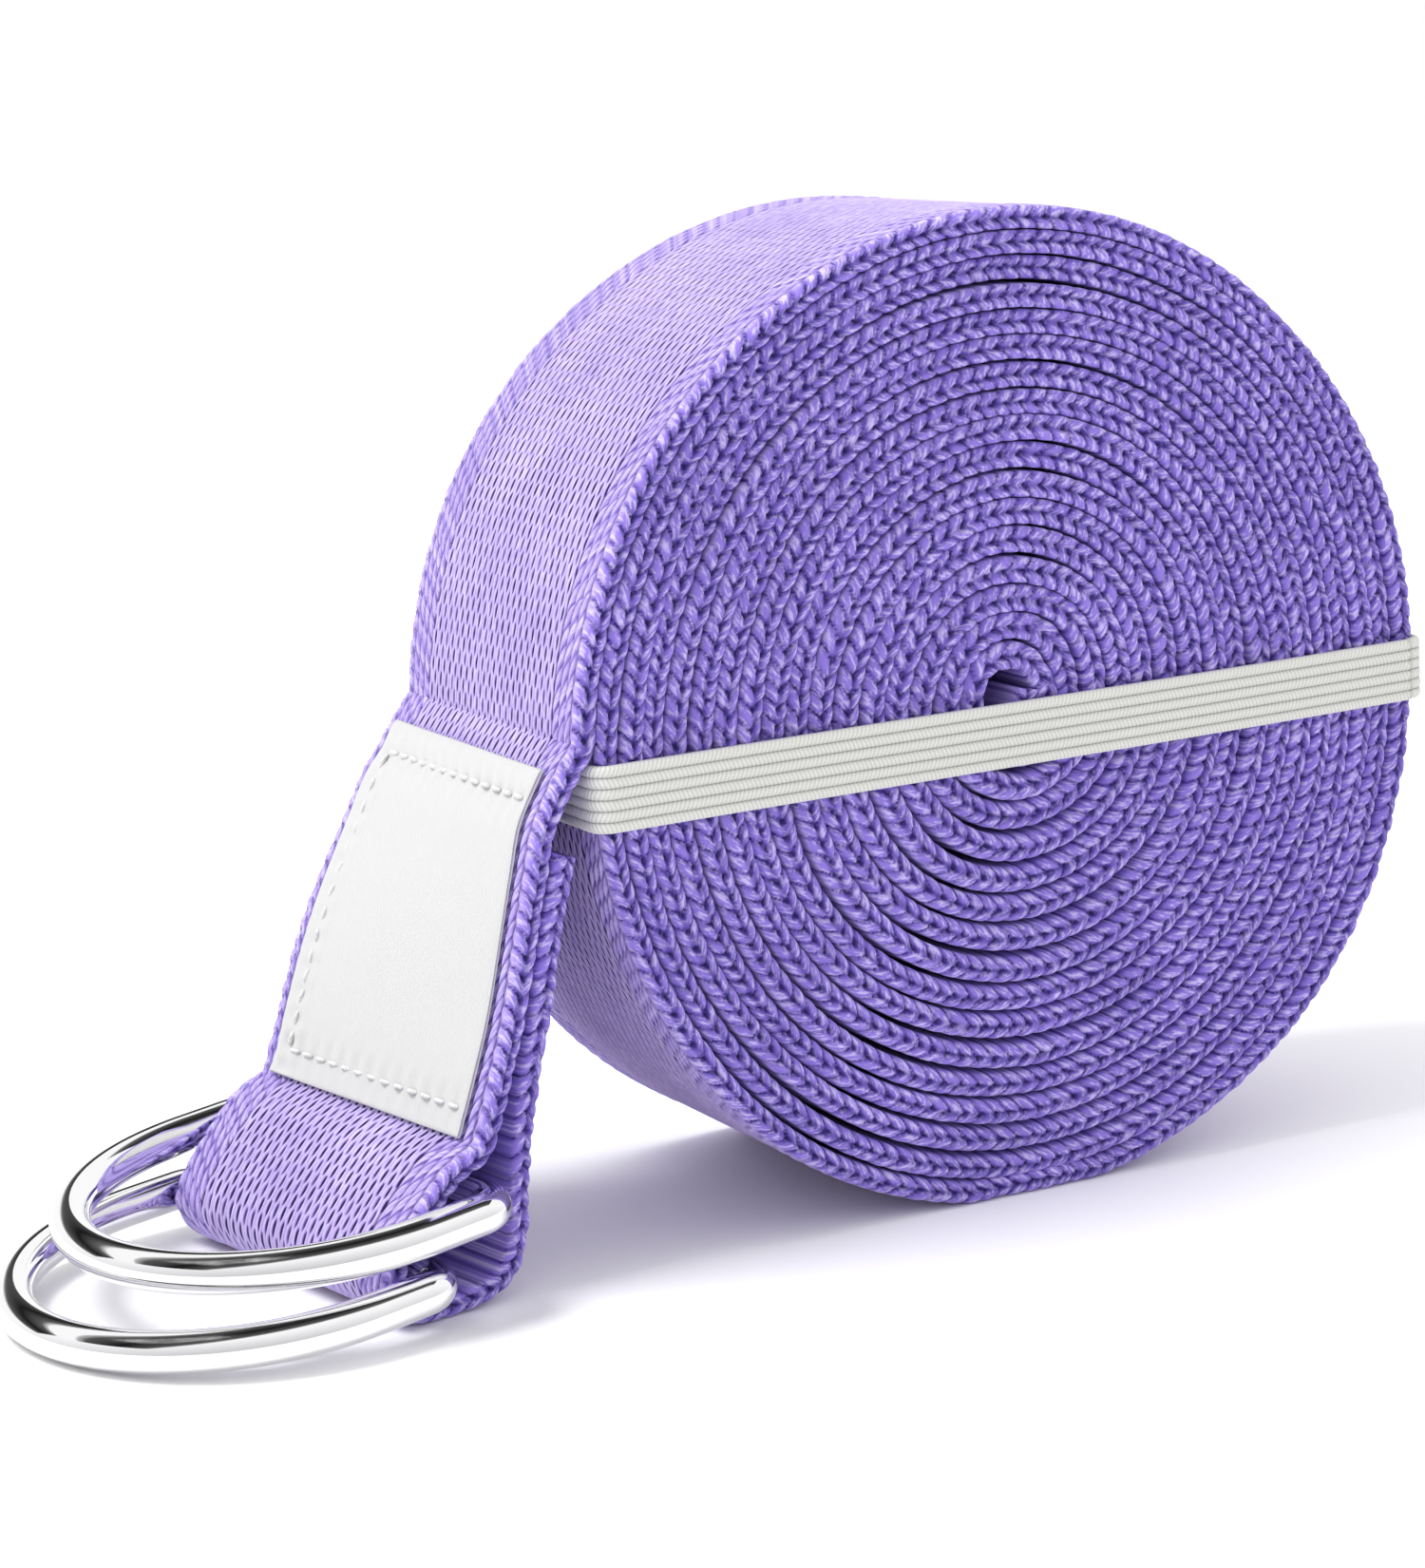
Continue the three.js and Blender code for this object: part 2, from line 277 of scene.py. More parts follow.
def strap_rows():
    """Where each row of the mesh is: its middle, outward direction, distance from the core, turns from
    the tail, the hinge's distance, and how loose the roll is there.
    """
    turns = np.linspace(TURNS, TAIL_LEAVES_AT, LINE_STEPS)
    roll = spiral(turns, WEB_THICK / 2)
    into_roll = np.vstack([CORE_FOLD, roll[:1], roll[CORE_FOLD_AIM : CORE_FOLD_AIM + 1]])
    fold = centripetal(into_roll, CORE_FOLD_STEPS)[:-CORE_FOLD_STEPS]
    line = np.vstack([fold[:-1], roll, TAIL_LINE[1:]])
    turns = np.concatenate([np.full(len(fold) - 1, TURNS), turns, np.zeros(len(TAIL_LINE) - 1)])
    at = lengths(line)
    end = at[-1] - BACK_LAYER_SHORT
    s = np.linspace(0, end, int(end / ROW_STEP))
    x = np.interp(s, at, line[:, 0])
    z = np.interp(s, at, line[:, 1])
    row_turns = np.interp(s, at, turns)
    hinge_at = at[len(fold) + len(roll) - 2]
    looseness = np.clip((hinge_at - s) / LOOSE_FROM, 0, 1)
    x, z = loosened(x, z, row_turns, looseness)
    along = directions(np.column_stack([x, z]))
    outward = np.column_stack([along[:, 1], -along[:, 0]])
    return np.column_stack([x, z]), outward, s, row_turns, hinge_at, looseness


def loosened(x, z, turns, looseness):
    """The turns of a hand-rolled strap, which press on each other unevenly."""
    wave = sum(height * np.sin(2 * np.pi * count * turns + phase) for height, count, phase in LOOSE_WAVES)
    radius = np.maximum(np.hypot(x, z), 1)
    scale = 1 + looseness * wave / radius
    return x * scale, np.maximum(z * scale, -ROLL_HEIGHT + EDGE_THICK / 2 + FLOOR_GAP)


def hump(phase):
    """One plump yarn per whole number, with a sharp crease between neighbours."""
    inside = 2 * (phase % 1) - 1
    return np.sqrt(np.maximum(1 - inside**2, 0))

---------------

▸ **Set task**
All of the material above needs to be copied exactly.

▸ **Answer to this exercise**
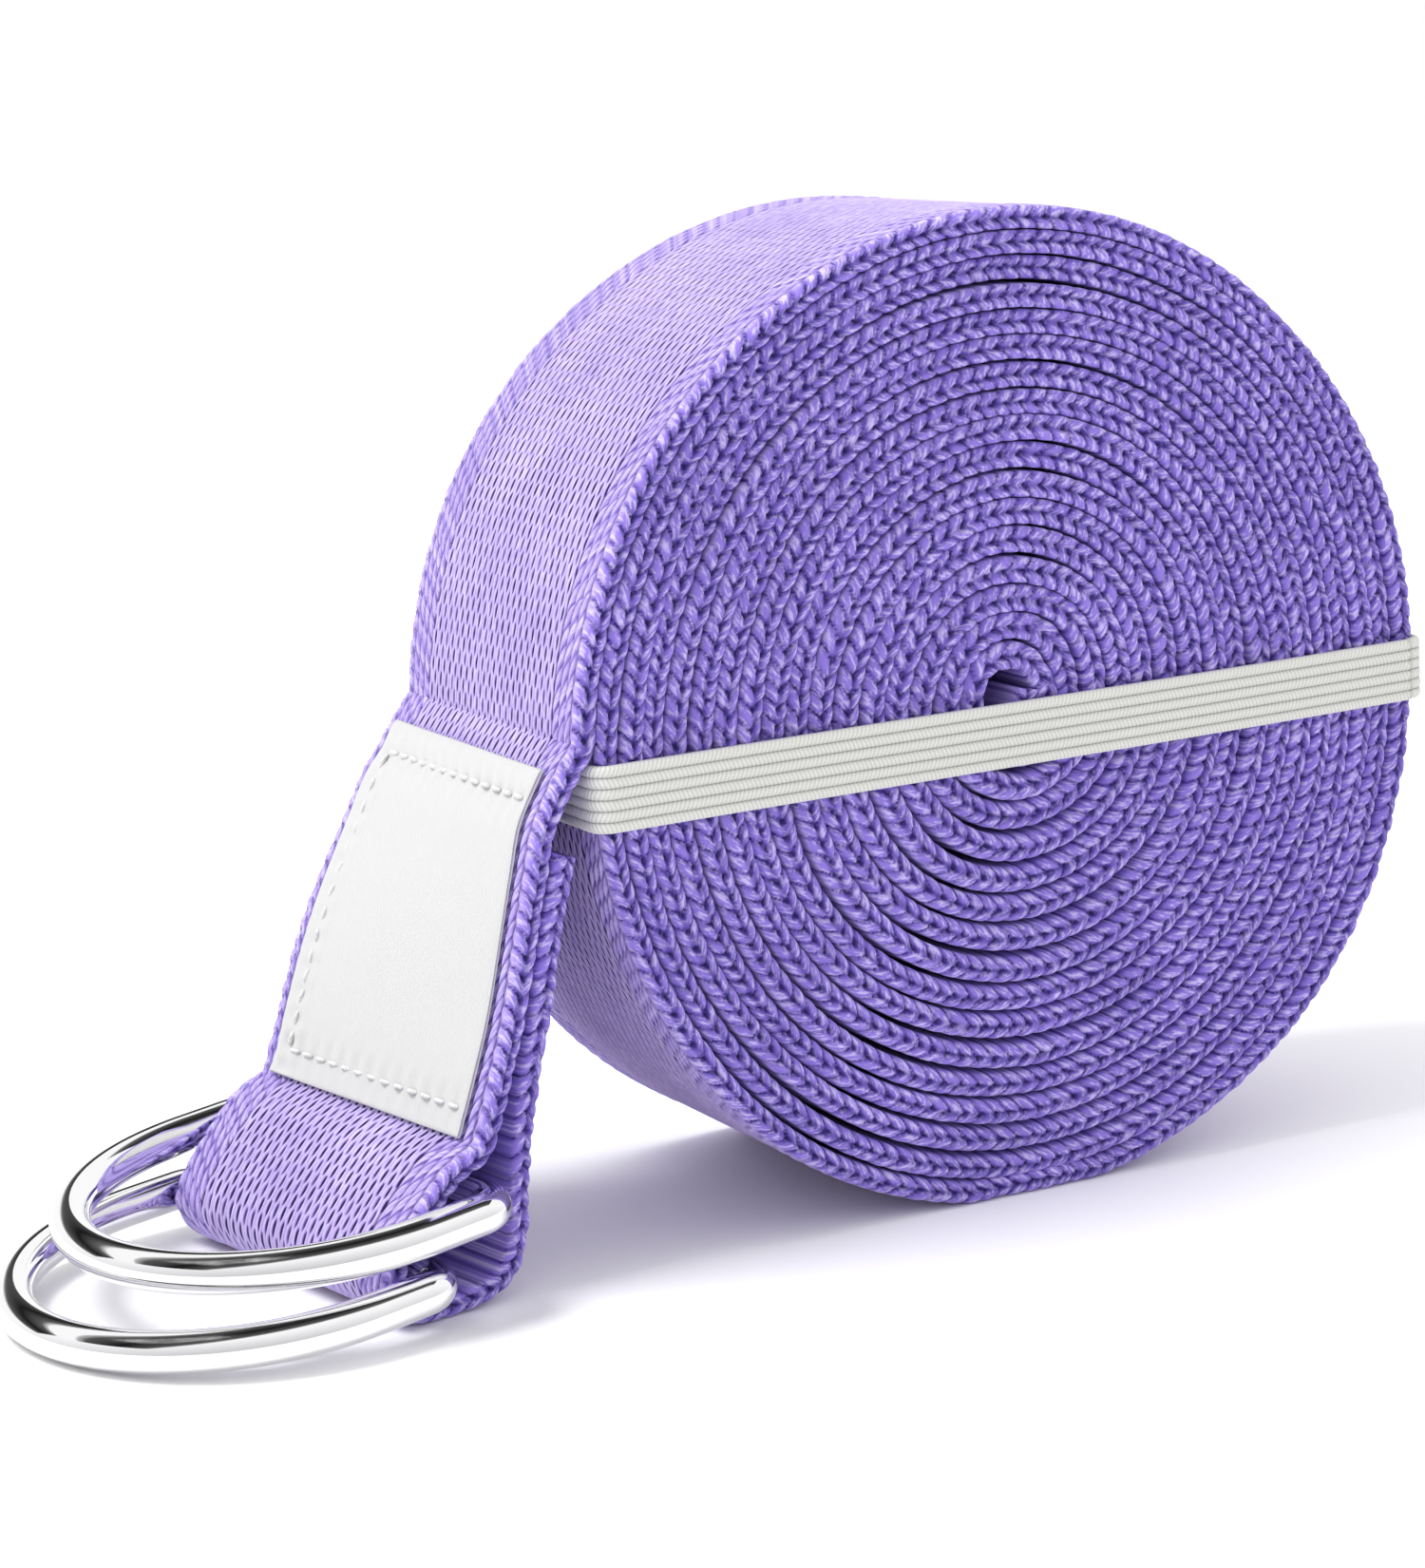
Continue the three.js and Blender code for this object: part 2, from line 277 of scene.py. More parts follow.
def strap_rows():
    """Where each row of the mesh is: its middle, outward direction, distance from the core, turns from
    the tail, the hinge's distance, and how loose the roll is there.
    """
    turns = np.linspace(TURNS, TAIL_LEAVES_AT, LINE_STEPS)
    roll = spiral(turns, WEB_THICK / 2)
    into_roll = np.vstack([CORE_FOLD, roll[:1], roll[CORE_FOLD_AIM : CORE_FOLD_AIM + 1]])
    fold = centripetal(into_roll, CORE_FOLD_STEPS)[:-CORE_FOLD_STEPS]
    line = np.vstack([fold[:-1], roll, TAIL_LINE[1:]])
    turns = np.concatenate([np.full(len(fold) - 1, TURNS), turns, np.zeros(len(TAIL_LINE) - 1)])
    at = lengths(line)
    end = at[-1] - BACK_LAYER_SHORT
    s = np.linspace(0, end, int(end / ROW_STEP))
    x = np.interp(s, at, line[:, 0])
    z = np.interp(s, at, line[:, 1])
    row_turns = np.interp(s, at, turns)
    hinge_at = at[len(fold) + len(roll) - 2]
    looseness = np.clip((hinge_at - s) / LOOSE_FROM, 0, 1)
    x, z = loosened(x, z, row_turns, looseness)
    along = directions(np.column_stack([x, z]))
    outward = np.column_stack([along[:, 1], -along[:, 0]])
    return np.column_stack([x, z]), outward, s, row_turns, hinge_at, looseness


def loosened(x, z, turns, looseness):
    """The turns of a hand-rolled strap, which press on each other unevenly."""
    wave = sum(height * np.sin(2 * np.pi * count * turns + phase) for height, count, phase in LOOSE_WAVES)
    radius = np.maximum(np.hypot(x, z), 1)
    scale = 1 + looseness * wave / radius
    return x * scale, np.maximum(z * scale, -ROLL_HEIGHT + EDGE_THICK / 2 + FLOOR_GAP)


def hump(phase):
    """One plump yarn per whole number, with a sharp crease between neighbours."""
    inside = 2 * (phase % 1) - 1
    return np.sqrt(np.maximum(1 - inside**2, 0))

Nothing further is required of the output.